Put pensions in peril.

And consigned their party not just to defeat, but to utter irrelevance.

That was a warning.

And the British people will not forgive any party that forgets it.

Conference, let us reaffirm our commitment that we will never, ever do what the Conservatives did to ordinary working people in this country.

But I do know that there are still those who peddle the idea that we could just abandon economic responsibility and cast off any constraints on spending.

They are wrong – dangerously so – and we need to be honest about what that choice would mean.

Because when spending gets out of control, when market confidence is lost – that doesn’t just show up in some OBR report and some difficult headlines a few months later.

It is felt, immediately, in the growing cost of essentials and rising interest rates.

And let me tell you – there is nothing progressive, nothing Labour, about government using one in every £10 of public money it spends on financing debt interest.

Billions of pounds every year going towards repaying debt.

Debt racked up by the Tories, paid to overseas hedge funds and investors.

That’s not how I want to spend public money.

In the months ahead, we will face further tests.

With the choices to come made all the harder by harsh global headwinds.

And the long-term damage done to our economy, which is becoming ever clearer.

Our first year in power was about fixing the foundations.

Our second must be about building a renewed economy for a renewed Britain.

A renewed economy, that works for working people – and rewards their contribution.

A renewed economy, where we reject austerity and support our public services.

A renewed economy that supports investment, that gets inflation and borrowing down, and where we build growth in every part of Britain.
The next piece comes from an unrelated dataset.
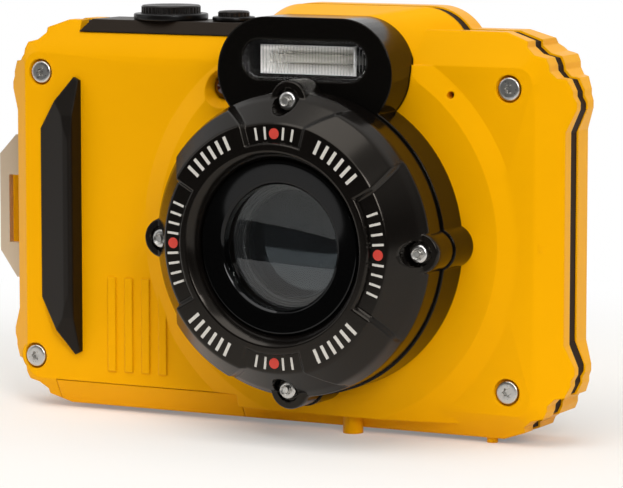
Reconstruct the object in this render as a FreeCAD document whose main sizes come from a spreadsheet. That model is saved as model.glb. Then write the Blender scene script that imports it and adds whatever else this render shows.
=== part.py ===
import FreeCAD, Part
import Sketcher
import math
import os
import re
from types import SimpleNamespace

Vector = FreeCAD.Vector

# Rugged compact camera, in millimetres. +Z is up and the lens looks along -Y.
# The origin lies under the middle of the whole camera, on the ground.
doc = FreeCAD.newDocument("rugged_camera")
sheet = doc.addObject("Spreadsheet::Sheet", "Sizes")

SIZES = (
    # Overall form
    ("half_depth", 19.0, "lens cover front and key tops from the middle"),
    ("body_shift", 2.35, "middle of the casing from the middle of the whole camera"),
    ("half_width", 55.75, "half the casing between its side walls"),
    ("armour_reach", 1.75, "how far the corner armour stands out of the side walls"),
    ("armour_high", 17.3, "height of the corner armour"),
    ("body_low", 1.0, "underside above the ground"),
    ("body_high", 73.1, "top of the casing"),
    ("wall", 1.8, "wall of both shells"),
    ("seam_gap", 0.1, "gap round a fitted cover"),
    # Depth levels
    ("face_y", 2.5, "plane of the front face"),
    ("plateau_rise", 1.3, "raised disc round the lens"),
    ("plateau_radius", 34.0, "raised disc, radius of its flat"),
    ("plateau_slope", 9.0, "raised disc, width of its sloping edge down to the depth of the wall"),
    ("bevel_depth", 2.6, "depth of the bevel round the front face"),
    ("bevel_left", 3.0, "width of that bevel at the left side"),
    ("bevel_side", 5.2, "width of that bevel at the right side"),
    ("bevel_top", 6.1, "width of that bevel at the top"),
    ("bevel_low", 4.6, "width of that bevel at the bottom"),
    ("bevel_corner", 3.0, "corner radius of the front face"),
    ("band_front", 7.7, "front of the dark seam band"),
    ("band_width", 3.1, "width of the dark seam band"),
    ("band_sink", 0.3, "how far the band lies below the shells"),
    ("back_y", 18.5, "plane of the back"),
    ("back_bevel", 3.2, "bevel round the back"),
    ("corner_cut", 12.0, "corner cut of the hollow inside"),
    # Hump over the flash
    ("hump_x", 17.7, "middle of the hump"),
    ("hump_half", 21.6, "half width of the hump at the band"),
    ("hump_high", 77.0, "top of the hump at the band"),
    ("hump_radius", 9.5, "shoulder radius of the hump"),
    # Flash housing and lens base
    ("flash_x", 12.67, "middle of the flash housing"),
    ("flash_half", 17.28, "half width of the flash housing"),
    ("flash_high", 75.34, "top of the flash housing"),
    ("flash_radius", 9.8, "end radius of the flash housing"),
    ("flash_back", 3.2, "back of the flash housing, sunk in the front shell"),
    ("glow_half", 12.34, "half width of the flash window"),
    ("glow_radius", 3.57, "end radius of the flash window"),
    ("glow_z", 67.7, "height of the flash window"),
    ("glow_thick", 1.8, "thickness of the flash window"),
    ("glow_sink", 0.3, "how far the flash window lies below its housing"),
    ("lens_x", 12.97, "lens axis across the camera"),
    ("lens_z", 35.5, "lens axis above the ground"),
    ("base_radius", 27.4, "round base under the lens cover"),
    ("base_front", -6.2, "front plane of base and flash housing"),
    ("spigot_wall", 1.6, "spigot of the base in the front shell's hole"),
    ("barrel_room", 1.9, "space between the lens barrel and that spigot"),
    ("lug_ring", 25.55, "radius of the four cover screws"),
    ("lug_radius", 3.9, "radius of the screw lugs"),
    # Lens cover and window
    ("cover_gap", 0.2, "joint between base and lens cover"),
    ("cover_radius", 27.0, "lens cover at its skirt"),
    ("cover_wall", 2.0, "lens cover skirt wall"),
    ("pad_rise", 1.0, "raised quarter pads above the ring"),
    ("cover_shoulder", -13.2, "outer edge of the lens cover's slope"),
    ("cover_skirt", -11.5, "where the lens cover's skirt begins"),
    ("cover_inner", -10.2, "ceiling of the hollow in the lens cover"),
    ("ring_bore", 17.0, "mouth of the lens cover's funnel"),
    ("ring_edge", 21.9, "outer edge of the cover's front ring"),
    ("window_radius", 13.5, "glass window"),
    ("window_thick", 1.5, "glass window"),
    ("window_front", -13.9, "front of the glass window"),
    ("trim_outer", 15.6, "black ring over the glass, outer radius"),
    ("trim_inner", 11.1, "black ring over the glass, inner radius"),
    ("trim_thick", 2.6, "black ring over the glass"),
    ("seal_wire", 0.5, "cross-section radius of the window seal"),
    ("seal_radius", 12.6, "window seal centre radius"),
    # Screws
    ("shank_radius", 1.0, "corner screws"),
    ("head_radius", 2.1, "corner screw heads"),
    ("head_thick", 1.3, "corner screw heads"),
    ("small_shank", 0.8, "cover screws"),
    ("small_head", 1.65, "cover screw heads"),
    ("small_thick", 1.1, "cover screw heads"),
    ("small_front", -13.23, "front of the cover screw heads"),
    ("recess_radius", 0.62, "six-lobe recess"),
    ("recess_lobe", 0.22, "six-lobe recess, each lobe"),
    ("recess_depth", 0.7, "six-lobe recess"),
    ("post_radius", 3.2, "screw posts inside the shells"),
    ("screw_long", 13.2, "corner screws, whole length"),
    ("small_long", 12.6, "cover screws, whole length"),
    ("screw_left", 6.4, "upper left corner screw in from the side wall"),
    ("screw_left_low", 4.75, "lower left corner screw in from the side wall"),
    ("screw_right", 9.7, "right corner screws in from the side wall"),
    ("screw_down", 9.8, "upper corner screws down from the top"),
    ("screw_up", 8.75, "lower corner screws up from the underside"),
    ("board_post", 1.8, "board posts"),
    ("post_low_in", 17.1, "lowest board post in from the side wall"),
    ("post_low_z", 14.0, "lowest board post"),
    ("post_side_in", 5.6, "middle board post in from the side wall"),
    ("post_high_in", 12.1, "upper board post in from the side wall"),
    ("post_high_z", 57.0, "upper board post"),
    ("screw_play", 0.02, "clearance of a screw in its thread"),
    # Top panel and its two buttons
    ("panel_left", -39.4, "left end of the top panel"),
    ("panel_right", -4.8, "right end of the top panel"),
    ("panel_front", 3.9, "front lower edge of the top panel"),
    ("panel_back", 15.4, "back lower edge of the top panel"),
    ("panel_low", 71.0, "underside of the top panel"),
    ("panel_thick", 2.3, "top panel"),
    ("panel_slope", 1.1, "slope of the panel's front and back edges"),
    ("shelf_thick", 1.7, "shelf of the shells under the panel"),
    ("button_y", 10.3, "middle of both top buttons"),
    ("shutter_x", -23.4, "shutter button"),
    ("shutter_collar", 6.9, "raised collar round the shutter button"),
    ("shutter_cap", 5.5, "shutter button cap radius"),
    ("shutter_top", 76.0, "shutter button top"),
    ("shutter_neck", 4.4, "shutter button neck radius"),
    ("shutter_travel", 1.0, "shutter button travel"),
    ("power_x", -10.2, "power button"),
    ("power_collar", 3.95, "raised collar round the power button"),
    ("power_cap", 2.9, "power button cap radius"),
    ("power_top", 75.2, "power button top"),
    ("power_neck", 2.3, "power button neck radius"),
    ("power_travel", 0.6, "power button travel"),
    ("collar_thick", 1.2, "shutter collar"),
    ("small_collar_thick", 0.9, "power collar"),
    ("slide_play", 0.1, "clearance round a sliding button"),
    ("cup_depth", 5.0, "button cups below the panel"),
    ("cup_wall", 1.1, "button cups"),
    ("stem_radius", 1.2, "button stems"),
    ("switch_floor", 62.2, "top of the switch board"),
    ("board_thin", 0.8, "switch board"),
    ("spring_wire", 0.25, "button spring wire radius"),
    # Back: screen and keys
    ("screen_in", 4.7, "screen window in from the right side wall"),
    ("screen_z", 37.5, "middle of the screen"),
    ("screen_half_x", 30.0, "half width of the screen window"),
    ("screen_half_z", 25.0, "half height of the screen window"),
    ("screen_thick", 1.15, "screen window"),
    ("screen_lip", 2.0, "ledge that the screen window lies on"),
    ("module_thick", 2.2, "display module"),
    ("key_in", 22.5, "middle of the keys in from the left side wall"),
    ("key_z", 33.0, "middle of the arrow keys"),
    ("key_pitch", 9.2, "arrow keys from the middle key"),
    ("key_radius", 2.6, "keys"),
    ("ok_radius", 3.4, "middle key"),
    ("key_flange", 0.8, "flange of a key behind the shell"),
    ("key_flange_thick", 0.65, "flange of a key"),
    ("record_z", 53.0, "upper row of keys"),
    ("row_half", 9.5, "half distance between the upper keys"),
    ("menu_z", 13.5, "menu key"),
    ("membrane_thick", 1.3, "rubber mat under the keys"),
    ("dome_rise", 0.15, "domes of that mat"),
    ("rocker_z", 61.2, "zoom rocker"),
    ("rocker_half", 6.6, "half length of the zoom rocker"),
    ("rocker_radius", 2.5, "end radius of the zoom rocker"),
    ("trunnion_radius", 0.8, "zoom rocker trunnions"),
    ("rocker_play", 0.35, "gap round the zoom rocker"),
    # Grip, strap lug, lamp and microphone
    ("grip_in", 6.5, "thin edge of the grip in from the left side wall"),
    ("grip_wide", 8.6, "width of the grip"),
    ("grip_high", 62.6, "top tip of the grip"),
    ("grip_low", 10.7, "bottom tip of the grip"),
    ("grip_rise", 3.4, "height of the grip's ridge"),
    ("lug_thick", 1.4, "strap lug plate"),
    ("lug_y", 8.5, "front of the strap lug plate"),
    ("lug_low", 28.6, "outer edge of the strap lug, lower end"),
    ("lug_high", 47.0, "outer edge of the strap lug, upper end"),
    ("lug_slope", 3.8, "height of the strap lug's slanted ends"),
    ("slot_low", 30.2, "strap slot, lower end"),
    ("slot_high", 43.1, "strap slot, upper end"),
    ("slot_width", 2.2, "strap slot"),
    ("slot_edge", 2.0, "metal outside the strap slot"),
    ("lamp_x", -8.2, "focus lamp"),
    ("lamp_z", 61.8, "focus lamp"),
    ("lamp_radius", 2.25, "focus lamp"),
    ("mic_x", 37.5, "microphone hole"),
    ("mic_z", 61.9, "microphone hole"),
    ("mic_radius", 0.65, "microphone hole"),
    ("rib_in", 20.7, "first of the shallow ribs in from the left side wall"),
    ("rib_pitch", 3.6, "shallow ribs"),
    ("rib_width", 1.7, "shallow ribs"),
    ("rib_rise", 0.3, "shallow ribs"),
    ("rib_low", 8.0, "shallow ribs, lower end"),
    ("rib_high", 25.6, "shallow ribs, upper end"),
    # Battery door and what lies behind it
    ("door_in", 9.3, "battery door in from the left side wall"),
    ("door_long", 38.9, "length of the battery door"),
    ("door_high", 5.5, "top edge of the door's front skirt"),
    ("door_plate", 1.8, "door plate"),
    ("hinge_y", 14.6, "door hinge"),
    ("hinge_z", 2.4, "door hinge"),
    ("knuckle_radius", 1.35, "door knuckle"),
    ("pin_radius", 0.6, "hinge pin"),
    ("pin_play", 0.05, "clearance of the hinge pin in the door"),
    ("ear_width", 2.6, "hinge ears of the rear shell"),
    ("door_seal", 1.0, "rubber seal on the door"),
    ("seal_width", 1.0, "width of that seal"),
    ("lock_travel", 2.5, "door lock slider"),
    ("lock_in", 14.1, "lock's pocket in from the door's left end"),
    ("lock_y", 8.0, "front of the lock's pocket"),
    ("lock_long", 8.0, "lock slider along its travel"),
    ("lock_wide", 4.0, "lock slider"),
    ("lock_thick", 0.8, "lock slider"),
    ("seal_left", 4.6, "door seal in from the door's left end"),
    ("battery_in", 4.55, "battery in from the door's left end"),
    ("battery_wide", 26.35, "battery"),
    ("battery_thick", 5.7, "battery"),
    ("battery_high", 40.0, "battery"),
    ("battery_front", 7.3, "battery"),
    ("battery_low", 5.2, "battery"),
    ("holder_wall", 0.8, "battery holder"),
    ("fit_gap", 0.1, "gap round what slides in"),
    ("card_wide", 11.0, "memory card"),
    ("card_high", 15.0, "memory card"),
    ("card_thick", 0.8, "memory card"),
    ("card_in", 10.1, "memory card in from the door's left end"),
    ("card_low", 6.0, "lower edge of the memory card"),
    ("usb_thick", 3.2, "charging socket"),
    ("usb_wide", 7.6, "charging socket"),
    ("usb_low", 4.8, "mouth of the charging socket"),
    # Tripod socket and feet
    ("tripod_y", 10.7, "tripod socket"),
    ("tripod_bore", 2.6, "tripod socket, minor radius of its thread"),
    ("tripod_depth", 5.5, "tripod socket"),
    ("tripod_radius", 3.9, "tripod bush"),
    ("foot_x", 17.4, "front peg"),
    ("foot_y", 4.2, "front peg"),
    ("foot_radius", 1.85, "front peg"),
    ("nub_radius", 1.0, "small feet"),
    ("nub_left", 7.4, "left foot in from the side wall"),
    ("nub_right", 14.1, "right feet in from the side wall"),
    ("nub_front", 6.4, "front foot"),
    ("nub_back", 14.2, "back feet"),
    # Zoom lens
    ("barrel_radius", 18.0, "lens barrel"),
    ("barrel_wall", 2.0, "lens barrel"),
    ("barrel_front", -9.8, "lens barrel"),
    ("barrel_back", 11.9, "lens barrel and the sensor board on it"),
    ("front_glass", 9.3, "front lens element radius"),
    ("rail_inset", 3.4, "guide rods and lead screws from the barrel's inner wall"),
    ("rail_radius", 0.75, "guide rods"),
    ("rail_play", 0.05, "clearance of the carriages on rods and screws"),
    ("lead_radius", 0.9, "lead screws"),
    ("carriage_gap", 0.5, "between a lens carriage and the other carriage's motor"),
    ("cell_radius", 6.2, "lens cell in a carriage"),
    ("carriage_thick", 2.2, "lens carriages"),
    ("zoom_y", -5.6, "front of the zoom carriage"),
    ("focus_y", 6.0, "front of the focus carriage"),
    ("motor_radius", 2.6, "lens motors"),
    ("motor_long", 7.0, "lens motors"),
    ("speaker_gap", 0.5, "between the lens barrel and the speaker"),
    ("speaker_radius", 4.5, "speaker"),
    ("speaker_z", 51.0, "speaker"),
    ("capacitor_radius", 4.1, "flash capacitor"),
    ("capacitor_low", 18.0, "lower end of the flash capacitor"),
    ("capacitor_long", 27.0, "flash capacitor"),
    ("capacitor_in", 14.1, "flash capacitor in from the right side wall"),
    # Boards
    ("board_front", 13.0, "front of the main board"),
    ("board_thick", 1.0, "boards"),
    ("board_low", 8.5, "lower edge of the main board"),
    ("plate_thick", 0.4, "metal chassis plate"),
)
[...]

I will make my choices at that Budget.

They will be choices to take our country forward.

And whatever tests come our way, whatever tests come my way, I make this commitment to you:

I will take no risks with the trust placed in us by the British people.

Remember everything that is at stake here.

The single greatest threat to our way of life and to the living standards of working people is the agenda of Nigel Farage and the Reform Party.

Whatever falsehoods they push, whatever easy answers they peddle, however willing they are to tear communities and families apart – they are not on the side of working people.

Conference, here are the questions that we must never tire of repeating between now and the next election:

Who is standing up for Britain’s working people?

A Labour Government introducing the biggest upgrade of workers’ rights in decades?

Or a Reform party, which has opposed those rights every single step of the way?

Who is standing up for Britain’s interests?

A Labour Government that stands with our allies?

Or a Reform party in bed with Vladimir Putin?

Who is standing up for Britain’s economic stability?

A Labour Government resolute in getting prices and interest rates down?

Or a Reform party that cheered on the mini Budget of Liz Truss?

Who is standing up for Britain’s businesses?

A Labour Government that is forging closer relationships with our nearest trading partners?

Or a Reform party, who wants to talk Britain down and longs to cut us off from the rest of the world?

And who is standing up for Britain’s National Health Service?

A Labour Government investing record amounts in our NHS?

Or a Reform party opposed to the very principle of publicly-funded healthcare system, free at the point of use?

Every time, on every issue, it is Labour that is standing up for working people and standing up for our national interest.

Friends, this is a fight that we must win.

And it is a fight that we will win.

So when you leave this hall, when you return to your communities and your workplaces, let the message ring out.

That there is only one party that was founded by working people and only one party that is committed, absolutely, to defending their interests.